Back in the day, it was clear that elected officials must be held to a higher standard than construction workers and the rest of us dweebs. Political leaders, even more so. And the speaker of the House? That top-partisan job requires that someone not only avoid the mess Duran created here by not navigating difficult ethical land mines, but that they avoid the critical appearance of impropriety.

That’s where Duran failed. It appears to anyone who isn’t a partisan Democrat that Duran might have hushed up Lebsock’s perviness to avoid the squalid mess Democrats find themselves in right now.

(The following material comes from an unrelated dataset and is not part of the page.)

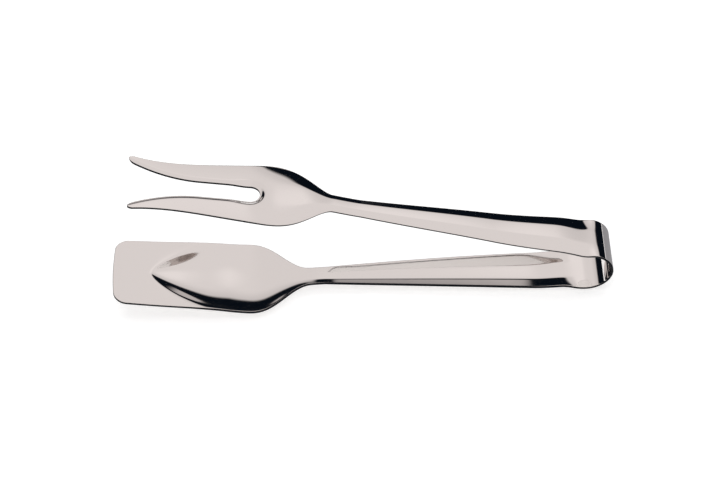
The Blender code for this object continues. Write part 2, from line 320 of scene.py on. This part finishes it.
# The spatula arm
spatula = {
    "front": 198.78,
    "startRise": 3.6,          # degrees
    "flangeEarly": 0.0,        # mm before the bow's end, where the flanges begin
    "lift": 24.0,              # mm along, in which the strip moves out to make room for the flanges
    "flangeEnd": (103, 127),   # reaches between which the flanges fade into the head
    "side": (
        (109.5, 4.2, 0), (125.5, 3.4, 0), (150.5, 5.3, 11.9), (183.3, 9.939, 8.3), (198.8, 12.2, 8.3),
    ),
    "neck": 109.5,
    "shoulderStart": 114.9,
    "shoulderEnd": 143.6,
    "nose": 183.3,
    "neckWidth": 8.8,
    "taperPower": 1.42,
    "shoulderPower": 0.88,
    "shoulderWidth": 36.6,
    "frontWidth": 33.3,
    "corner": 5.1,
    "crown": 1.0,
    "dishDepth": 0.25,
    "noseLength": 10.2,        # in which the bowl gets about two thirds of its depth
    "bowlSpread": 2.136,       # half width of the bowl 1 mm behind its nose
    "bowlPower": 0.66,
    "bowlRim": 1.04,           # of the half width, the most that the bowl spreads to
    "bowlRound": 0.30,         # softness of its edge
    "bowlWall": 2.25,          # how much of its slope is kept for its wall
    "bowlTip": 0.3,            # mm, the least distance behind the nose in the bowl's outline
    "bowlTurn": 14,            # how sharply its outline turns where it stops spreading
    "restRange": (2.0, 0.5),   # mm past the neck and behind the nose, where the bowl may touch the table
    "noseRows": (12.0, 1.0),   # mm behind and in front of the nose, where rows are closer
    "noseStep": 0.4,
    "cornerStep": 6,           # degrees
    "columns": 32,
}
spatulaShares = [i / spatula["columns"] for i in range(spatula["columns"] + 1)]


def spatulaHalf(reach):
    s = spatula
    handle = handleHalf(reach, s["neck"], s["neckWidth"], s["taperPower"])
    along = (reach - s["shoulderEnd"]) / (s["front"] - s["shoulderEnd"])
    blade = s["shoulderWidth"] + (s["frontWidth"] - s["shoulderWidth"]) * along
    grown = shoulder(reach, s["shoulderStart"], s["shoulderEnd"], s["shoulderPower"])
    half = handle + (blade - s["neckWidth"]) * grown / 2
    past = min(max(reach - s["front"] + s["corner"], 0) / (s["corner"] - strip["edgeRound"]), 1)
    corner = s["corner"] - strip["edgeRound"]
    return half - strip["edgeRound"] - corner + corner * math.sqrt(1 - past ** 2)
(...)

I’m not saying Duran did it, but she nuked her own credibility by not doing the difficult thing in the first place, which was the right thing. Allowing Lebsock into a leadership position could only endanger other women. Leadership isn’t an either-or proposition. If Duran believed Winter’s allegations, she needed to protect her from being outed, and punish Lebsock for being a disgusting bully — and prevent him from victimizing others.

She didn’t. She’s never apologized or even admitted her mistake, leaving other lawmakers and the public to believe she’d do it all again. The #MeToo movement is important enough to hold not just offenders accountable, but it’s important enough to hold accountable those who were in a position to do something about it, and didn’t.

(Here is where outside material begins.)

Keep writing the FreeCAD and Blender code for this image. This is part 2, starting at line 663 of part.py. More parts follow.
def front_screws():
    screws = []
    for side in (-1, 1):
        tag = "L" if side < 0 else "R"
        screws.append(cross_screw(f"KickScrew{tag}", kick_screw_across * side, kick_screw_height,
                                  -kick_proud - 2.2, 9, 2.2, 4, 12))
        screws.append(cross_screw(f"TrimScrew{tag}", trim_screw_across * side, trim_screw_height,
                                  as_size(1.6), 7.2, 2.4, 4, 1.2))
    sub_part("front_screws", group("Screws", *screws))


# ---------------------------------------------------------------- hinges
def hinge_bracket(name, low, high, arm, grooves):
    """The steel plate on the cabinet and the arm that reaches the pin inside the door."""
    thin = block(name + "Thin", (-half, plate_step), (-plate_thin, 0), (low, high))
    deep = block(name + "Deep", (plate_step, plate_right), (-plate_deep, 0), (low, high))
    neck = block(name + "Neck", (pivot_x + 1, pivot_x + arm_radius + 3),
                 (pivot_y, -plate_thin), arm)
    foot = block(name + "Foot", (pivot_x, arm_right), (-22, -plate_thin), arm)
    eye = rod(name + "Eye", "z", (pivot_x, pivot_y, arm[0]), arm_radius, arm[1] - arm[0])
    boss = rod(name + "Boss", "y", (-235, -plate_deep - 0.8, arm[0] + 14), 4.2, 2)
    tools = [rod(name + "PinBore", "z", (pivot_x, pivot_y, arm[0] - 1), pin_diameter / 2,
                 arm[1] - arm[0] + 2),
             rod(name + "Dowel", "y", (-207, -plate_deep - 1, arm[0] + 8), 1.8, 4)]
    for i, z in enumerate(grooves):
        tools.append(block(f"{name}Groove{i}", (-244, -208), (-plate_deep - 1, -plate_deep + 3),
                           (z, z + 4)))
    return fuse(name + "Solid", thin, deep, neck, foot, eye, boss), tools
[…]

Since then, the Legislature has been overwhelmed with other sordid, unrelated tales of testosterone gone awry, making it seem that for scuzzy guys, the state Capitol is Nirvana for real-life creeps, wannabes or those too stupid to know how repugnant they are. They impugn the majority of people down there as disgusted by all of this as most of us are.

This is Colorado’s state government, not a boozy swingers’ party or dating service. If you can’t control your hormones and impulses, quit. Today. If your only hope for getting a date or some action depends on your duty as a legislator, download Tinder.

It’s not that difficult. Just don’t ever do or say anything you’d feel awkward explaining to the press, or that I would have a field day with in this column.